In line with this, research from around the globe keeps indicating that e-cigarettes are the most effective smoking cessation tools to date, and several health entities have commended the devices for the role they are having in decreasing the international smoking epidemic. However, the CDC refuses to acknowledge any of this.
CDC’s inaccurate claims on e-cigs‘ for smoking cessation
King added that if smokers were truly quitting thanks to e-cigarettes, we would witness a sharp increase in the number of e-cigarette users, and the opposite is the case.
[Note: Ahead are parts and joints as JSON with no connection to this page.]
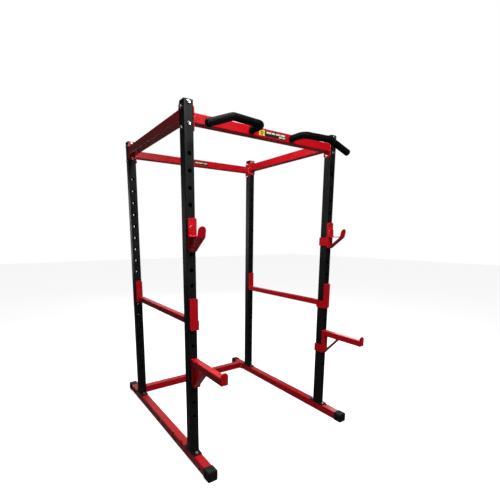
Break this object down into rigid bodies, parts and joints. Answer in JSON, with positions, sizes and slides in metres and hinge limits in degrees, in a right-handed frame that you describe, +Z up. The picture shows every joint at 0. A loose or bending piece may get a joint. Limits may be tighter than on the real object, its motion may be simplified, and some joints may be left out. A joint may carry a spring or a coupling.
{
  "type": "power cage",
  "caption": "Free-standing cage of drilled square-tube uprights on floor runners, with a pull-up beam and grips, and with hooks, spotter arms and safety bars on round pegs.",
  "frame": {"origin": "on the floor, at the middle of the whole outline in X and in Y", "axes": "+Z up, the front with the pull-up grips faces -Y, +X to the right of someone who looks at the front"},
  "size_m": [1.2768, 1.66, 2.2],
  "materials": {
    "red_powder": "glossy red powder coat",
    "black_powder": "satin black powder coat",
    "zinc": "bright zinc plate",
    "cap_rubber": "moulded black rubber",
    "grip_foam": "closed-cell foam with a soft sheen",
    "black_plastic": "moulded plastic",
    "label": null
  },
  "bodies": {
    "frame": {"base_runner_left": "red_powder", "base_runner_right": "red_powder", "base_crossmember": "red_powder", "top_side_tube_left": "red_powder", "top_side_tube_right": "red_powder", "top_crossmember": "red_powder", "pull_up_beam": "red_powder", "upright_front_left": "black_powder", "upright_front_right": "black_powder", "upright_rear_left": "black_powder", "upright_rear_right": "black_powder", "foot_plates": "black_powder", "handle_left": "black_powder", "handle_right": "black_powder", "foot_bolts": "zinc", "foot_nuts": "zinc", "base_bolts": "zinc", "base_nuts": "zinc", "side_tube_bolts": "zinc", "side_tube_nuts": "zinc", "beam_bolts": "zinc", "beam_nuts": "zinc", "crossmember_bolts": "zinc", "crossmember_nuts": "zinc", "washers": "zinc", "front_runner_caps": "cap_rubber", "rear_runner_caps": "cap_rubber", "grip_left": "grip_foam", "grip_right": "grip_foam", "upright_plugs": "black_plastic", "handle_plugs": "black_plastic", "beam_label": "label", "crossmember_label": "label"},
    "j_hook_peg_left": {"j_hook_peg_left": "black_powder"},
    "j_hook_left": {"j_hook_plate_left": "red_powder", "j_hook_cradle_left": "red_powder", "j_hook_brace_left": "red_powder"},
    "spotter_peg_left": {"spotter_peg_left": "black_powder"},
    "spotter_left": {"spotter_back_left": "red_powder", "spotter_arm_left": "red_powder", "spotter_tip_left": "red_powder", "spotter_brace_left": "red_powder"},
    "safety_left": {"safety_bar_left": "red_powder", "safety_front_bracket_left": "red_powder", "safety_rear_bracket_left": "red_powder", "safety_pegs_left": "black_powder"},
    "j_hook_peg_right": {"j_hook_peg_right": "black_powder"},
    "j_hook_right": {"j_hook_plate_right": "red_powder", "j_hook_cradle_right": "red_powder", "j_hook_brace_right": "red_powder"},
    "spotter_peg_right": {"spotter_peg_right": "black_powder"},
    "spotter_right": {"spotter_back_right": "red_powder", "spotter_arm_right": "red_powder", "spotter_tip_right": "red_powder", "spotter_brace_right": "red_powder"},
    "safety_right": {"safety_bar_right": "red_powder", "safety_front_bracket_right": "red_powder", "safety_rear_bracket_right": "red_powder", "safety_pegs_right": "black_powder"}
  },
  "joints": [
    {"name": "j_hook_pull_out_left", "type": "slide", "parent": "frame", "child": "j_hook_peg_left", "axis": [0, -1, 0], "range_m": [0, 0.07]},
    {"name": "j_hook_swing_left", "type": "hinge", "parent": "j_hook_peg_left", "child": "j_hook_left", "pos_m": [-0.6, -0.475, 1.542], "axis": [0, -1, 0], "range_deg": [0, 90]},
    {"name": "spotter_pull_out_left", "type": "slide", "parent": "frame", "child": "spotter_peg_left", "axis": [0, -1, 0], "range_m": [0, 0.07]},
    {"name": "spotter_swing_left", "type": "hinge", "parent": "spotter_peg_left", "child": "spotter_left", "pos_m": [-0.6, -0.475, 0.696], "axis": [0, -1, 0], "range_deg": [0, 90]},
    {"name": "safety_swing_left", "type": "hinge", "parent": "frame", "child": "safety_left", "pos_m": [-0.6, -0.475, 1.072], "axis": [0, -1, 0], "range_deg": [0, 90]},
    {"name": "j_hook_pull_out_right", "type": "slide", "parent": "frame", "child": "j_hook_peg_right", "axis": [0, -1, 0], "range_m": [0, 0.07]},
    {"name": "j_hook_swing_right", "type": "hinge", "parent": "j_hook_peg_right", "child": "j_hook_right", "pos_m": [0.6, -0.475, 1.542], "axis": [0, 1, 0], "range_deg": [0, 90]},
    {"name": "spotter_pull_out_right", "type": "slide", "parent": "frame", "child": "spotter_peg_right", "axis": [0, -1, 0], "range_m": [0, 0.07]},
    {"name": "spotter_swing_right", "type": "hinge", "parent": "spotter_peg_right", "child": "spotter_right", "pos_m": [0.6, -0.475, 0.696], "axis": [0, 1, 0], "range_deg": [0, 90]},
    {"name": "safety_swing_right", "type": "hinge", "parent": "frame", "child": "safety_right", "pos_m": [0.6, -0.475, 1.072], "axis": [0, 1, 0], "range_deg": [0, 90]}
  ]
}
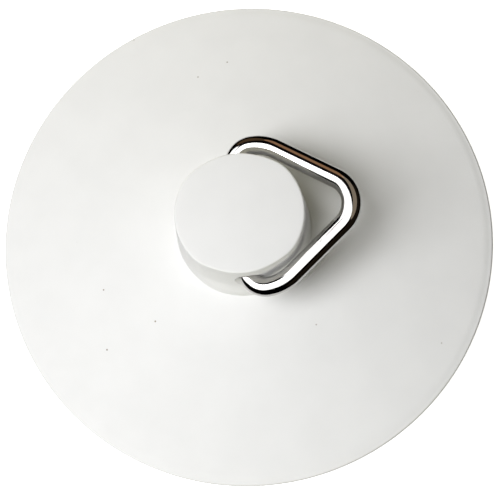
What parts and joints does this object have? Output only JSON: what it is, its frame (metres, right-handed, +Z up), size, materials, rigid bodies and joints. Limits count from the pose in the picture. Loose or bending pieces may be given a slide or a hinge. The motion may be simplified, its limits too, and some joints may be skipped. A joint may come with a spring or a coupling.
{
  "type": "sink plug",
  "caption": "Domed soft plug that stops a sink or bath waste, with a tapered skirt and a boss that carries a hinged triangular wire pull ring.",
  "frame": {"origin": "middle of the skirt's bottom face, on the plug's axis", "axes": "+Z up along the plug's axis, from the skirt to the boss; the ring's hinge axis runs along Y, and at rest the ring lies towards +X"},
  "size_m": [0.05, 0.05, 0.0231],
  "materials": {
    "white_rubber": "smooth moulded white, satin",
    "chromed_wire": "bright plated round wire"
  },
  "bodies": {
    "plug": {"plug_body": "white_rubber"},
    "ring": {"pull_ring": "chromed_wire"}
  },
  "joints": [
    {"name": "ring_swing", "type": "hinge", "parent": "plug", "child": "ring", "pos_m": [0, 0, 0.0201], "axis": [0, 1, 0], "range_deg": [-191, 32]}
  ]
}
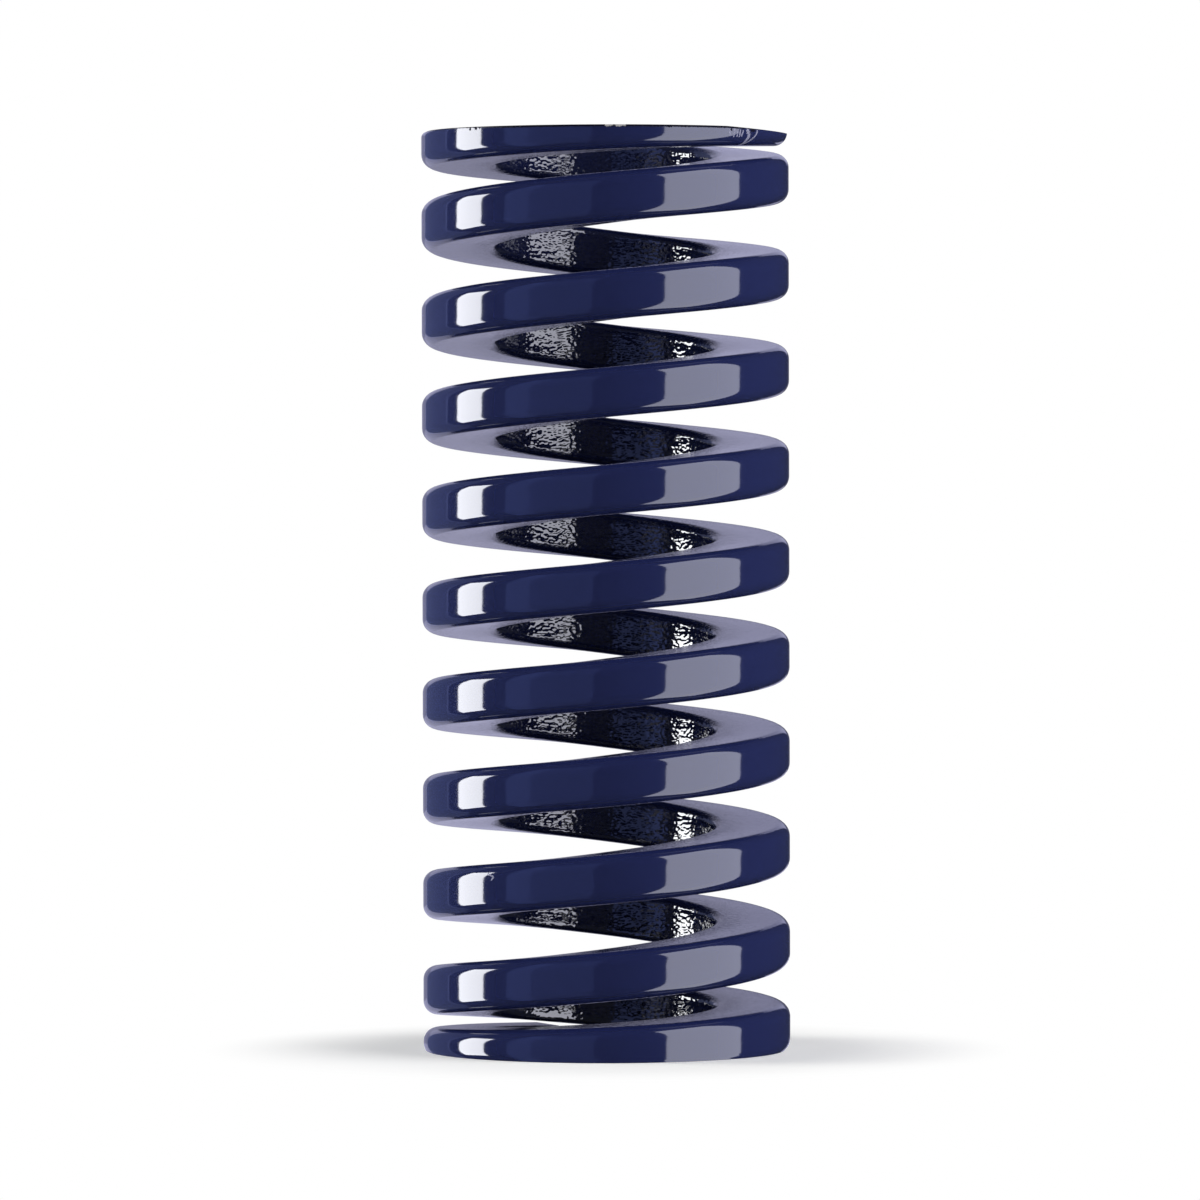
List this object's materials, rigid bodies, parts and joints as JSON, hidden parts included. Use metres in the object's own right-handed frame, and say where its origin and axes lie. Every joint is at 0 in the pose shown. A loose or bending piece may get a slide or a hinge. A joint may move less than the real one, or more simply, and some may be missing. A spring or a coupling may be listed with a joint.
{
  "type": "die spring",
  "caption": "Rectangular-wire compression spring, right-handed, with closed ends ground flat to stand on and a clear bore for a guide rod.",
  "frame": {"origin": "centre of the bottom ground end, on the spring's axis", "axes": "+Z along the spring's axis, from the bottom ground end to the top one; -Y towards the viewer of the picture"},
  "size_m": [0.03, 0.03, 0.075],
  "materials": {
    "enamel": "glossy dark blue enamel over shot-peened wire"
  },
  "bodies": {
    "root": {"die_spring": "enamel"}
  },
  "joints": []
}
The CDC official pointed out that his team found that in 2017, about 2.8 percent of adults used e-cigarettes, down from 3.4 percent in 2015. “We’re basically seeing a gradual decline in overall e-cigarette use among adults, which is starkly different from what we’re seeing in youth,” said King.
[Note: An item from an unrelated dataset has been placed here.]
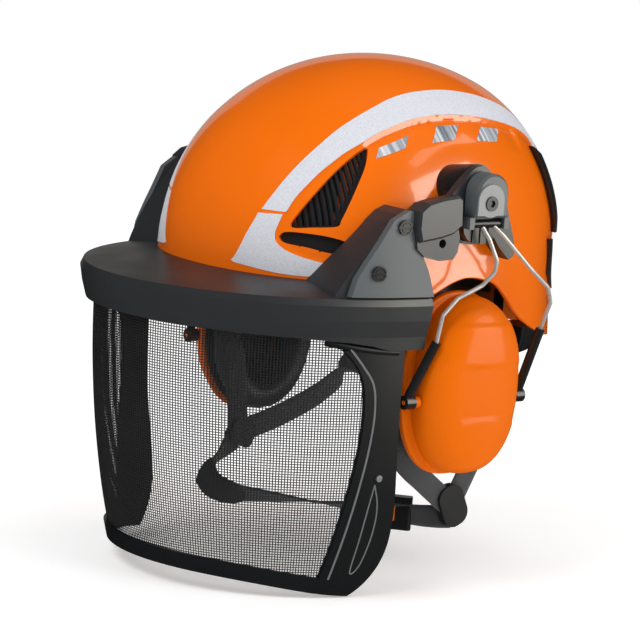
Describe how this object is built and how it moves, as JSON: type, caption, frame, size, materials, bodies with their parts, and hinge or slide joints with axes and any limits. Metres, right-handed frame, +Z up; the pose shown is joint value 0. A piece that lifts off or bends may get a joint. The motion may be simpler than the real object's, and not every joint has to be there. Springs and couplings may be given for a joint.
{
  "type": "forestry helmet",
  "caption": "Hard hat for forest work with a hinged mesh face visor under a brow guard, sprung wire ear muffs, adjustable headband and a chin strap with buckle.",
  "frame": {"origin": "centre of the head opening at brow height, where the head meets the headband", "axes": "+Z up, the face looks along -Y, the wearer's left is +X"},
  "size_m": [0.2652, 0.3128, 0.3124],
  "materials": {
    "shell_orange": "glossy moulded plastic",
    "cup_orange": "satin moulded plastic",
    "reflective_white": "reflective film",
    "silver_film": "silver reflective film",
    "black_plastic": "fine grain",
    "vent_mesh": "matte",
    "guard_black": "fine grain",
    "grey_plastic": "fine grain",
    "light_grey_plastic": "smooth",
    "dark_screw": "black oxide",
    "steel_wire": "drawn",
    "visor_net": "fine woven mesh",
    "visor_black": "fine grain",
    "webbing": "woven",
    "pad_fabric": "knitted",
    "cushion_vinyl": "soft vinyl",
    "foam": "open foam",
    "chin_rubber": "matte",
    "button_orange": "moulded plastic"
  },
  "bodies": {
    "helmet": {"shell": "shell_orange", "reflective_stripe_left": "reflective_white", "reflective_stripe_right": "reflective_white", "silver_marks_left": "silver_film", "silver_marks_right": "silver_film", "rear_clips_left": "black_plastic", "rear_clips_right": "black_plastic", "vent_grille_left": "vent_mesh", "vent_grille_right": "vent_mesh", "mount_base_left": "black_plastic", "mount_base_right": "black_plastic", "wire_boss_left": "grey_plastic", "wire_boss_right": "grey_plastic", "boss_plate_left": "light_grey_plastic", "boss_plate_right": "light_grey_plastic", "boss_screws": "dark_screw", "headband": "black_plastic", "brow_pad": "pad_fabric", "crown_cradle": "webbing", "suspension_lugs": "black_plastic", "ratchet_housing": "black_plastic", "strap_anchors": "black_plastic", "strap_left": "webbing", "strap_right": "webbing", "strap_divider_left": "black_plastic", "strap_divider_right": "black_plastic", "chin_web": "webbing", "chin_pad": "chin_rubber", "buckle": "black_plastic"},
    "visor": {"brow_guard": "guard_black", "end_plate_left": "grey_plastic", "end_plate_right": "grey_plastic", "plate_screws": "dark_screw", "visor_arm_left": "guard_black", "visor_arm_right": "guard_black", "visor_mesh": "visor_net", "visor_hem": "visor_black", "visor_panel_left": "visor_black", "visor_panel_right": "visor_black", "visor_rivets": "dark_screw"},
    "muff_arms_left": {"muff_wire_left": "steel_wire", "wire_sleeve_left": "black_plastic"},
    "muff_arms_right": {"muff_wire_right": "steel_wire", "wire_sleeve_right": "black_plastic"},
    "muff_cup_left": {"ear_cup_left": "cup_orange", "cup_plate_left": "black_plastic", "ear_cushion_left": "cushion_vinyl", "ear_foam_left": "foam"},
    "muff_cup_right": {"ear_cup_right": "cup_orange", "cup_plate_right": "black_plastic", "ear_cushion_right": "cushion_vinyl", "ear_foam_right": "foam"},
    "knob": {"ratchet_knob": "black_plastic"},
    "button": {"buckle_button": "button_orange"}
  },
  "joints": [
    {"name": "visor_tilt", "type": "hinge", "parent": "helmet", "child": "visor", "pos_m": [0, 0.003, 0.0628], "axis": [-1, 0, 0], "range_deg": [0, 75]},
    {"name": "muff_lift_left", "type": "hinge", "parent": "helmet", "child": "muff_arms_left", "pos_m": [0.1245, 0.00225, 0.0432], "axis": [0, -1, 0], "range_deg": [0, 35]},
    {"name": "muff_lift_right", "type": "hinge", "parent": "helmet", "child": "muff_arms_right", "pos_m": [-0.1245, 0.00225, 0.0432], "axis": [0, 1, 0], "range_deg": [0, 35]},
    {"name": "cup_tilt_left", "type": "hinge", "parent": "muff_arms_left", "child": "muff_cup_left", "pos_m": [0.112, 0.0075, -0.064], "axis": [0, 1, 0], "range_deg": [0, 8]},
    {"name": "cup_tilt_right", "type": "hinge", "parent": "muff_arms_right", "child": "muff_cup_right", "pos_m": [-0.112, 0.0075, -0.064], "axis": [0, 1, 0], "range_deg": [-8, 0]},
    {"name": "band_ratchet", "type": "hinge", "parent": "helmet", "child": "knob", "pos_m": [0, 0.114, -0.0285], "axis": [0, 1, 0], "continuous": true},
    {"name": "buckle_release", "type": "slide", "parent": "helmet", "child": "button", "axis": [-0.682, 0.7314, 0], "range_m": [0, 0.0015], "stiffness_N_per_m": 300, "springref_m": -0.001}
  ]
}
However, director of the Tobacco Research and Treatment Center at Massachusetts General Hospital Nancy Rigotti, pointed out that if e-cigarettes are used as intended, as a temporary aid to quit smoking, then these figures could make sense. “That’s assuming that people are switching to e-cigarettes and staying with e-cigarettes, rather than using them for a short time and then quitting nicotine altogether,” she says. “But certainly I agree you can’t ascribe this to e-cigarettes.”
Research indicates a correlation between vaping and smoking cessation
On the other hand, while the US insists on remaining sceptical about the role of e-cigarettes in smoking cessation, another recent study indicated that there is indeed a correlation between vaping and quitting smoking.
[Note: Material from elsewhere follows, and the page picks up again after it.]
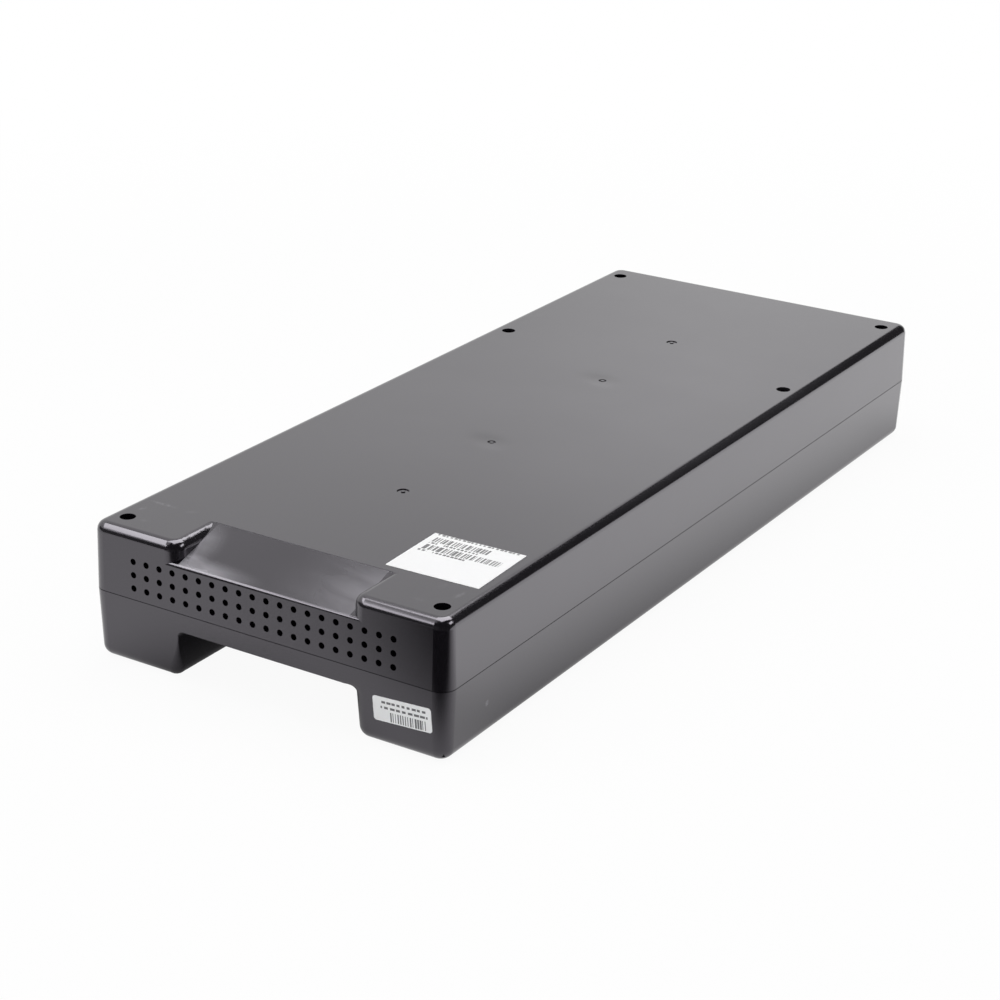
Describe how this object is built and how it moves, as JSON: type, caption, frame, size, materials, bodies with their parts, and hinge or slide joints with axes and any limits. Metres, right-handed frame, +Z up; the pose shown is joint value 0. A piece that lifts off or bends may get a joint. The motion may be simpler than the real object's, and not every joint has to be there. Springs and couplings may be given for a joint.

The data for this study were collected from the 2014/15 Tobacco Use Supplement-Current Population Survey (TUS-CPS) on cigarette and e-cigarette use, and individual characteristics were supplemented with information on state tobacco control policies. The study authors estimated quit attempts amongst those who had smoked a year earlier and remained abstinent for at least 3 months amongst those making a quit attempt.
The results indicated that e-cigarette users were more likely to have tried to quit smoking than non-users. Amongst those making at least one quit attempt, quit success was lower amongst never users, but higher amongst those who had used e-cigarettes at least 5 times in the last month. “Both quit attempts and quit success were linearly related to the frequency of e-cigarette use,” read the study abstract.